Third of all: isn’t it just a wee bit classist (and therefore often racist) to set instrumental virtuosity as the greatest indicator of musical talent? I certainly think so. A white kid from an affluent suburb or a big city is far more likely to have access to the kind of money, time, and training necessary to master an instrument – or many. But even if you want to stick to the “Beck plays 14 instruments and Beyoncé ‘only’ sings” argument, trying to claim that it’s a legitimate reason for Beck to win Album of the Year instead of her, Prince has never won Album of the Year despite playing however many instruments (“all 27” on his debut album, according to him, or eight according to his Wikipedia page). If you’re going to sit there and tell me that Prince has never deserved to win Album of the Year, I will tell you to go play with a thumbscrew.

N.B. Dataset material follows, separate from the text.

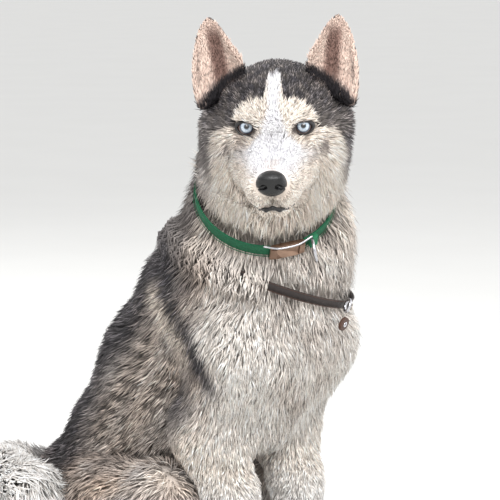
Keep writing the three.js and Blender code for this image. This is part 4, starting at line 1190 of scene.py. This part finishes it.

Fourth of all, and most importantly: Beyoncé’s album was a complete game-changer. It is a great album, just in itself. But it was also an unprecedented record-breaker, selling gazillions of copies with no promotion, no advance warning, no standard industry-mandated hoops to jump through. How in the world can anyone look at the immense impact of her album and consider it anything BUT the album of the year? As she herself says in her verse on “Feelin’ Myself” (from Nicki Minaj’s also awesome The Pinkprint):
Changed the game with that digital drop,
Know where you was when that digital popped.
I stopped the world —
Male or female, it makes no difference,
I stopped the WORLD!
She’s not kidding. She singlehandedly changed the way artists can release their music, and that’s amazing. She also ignited countless discussions about feminism and sexuality – which is ALSO amazing. You cannot look at her loss as anything but entrenched racism, frankly. I’m sure Beck’s album is fine, but Kanye is right: it is NOT the album of the year. That honor should rightly go to a black woman this time, not yet another white man. If you disagree, have fun being part of the problem.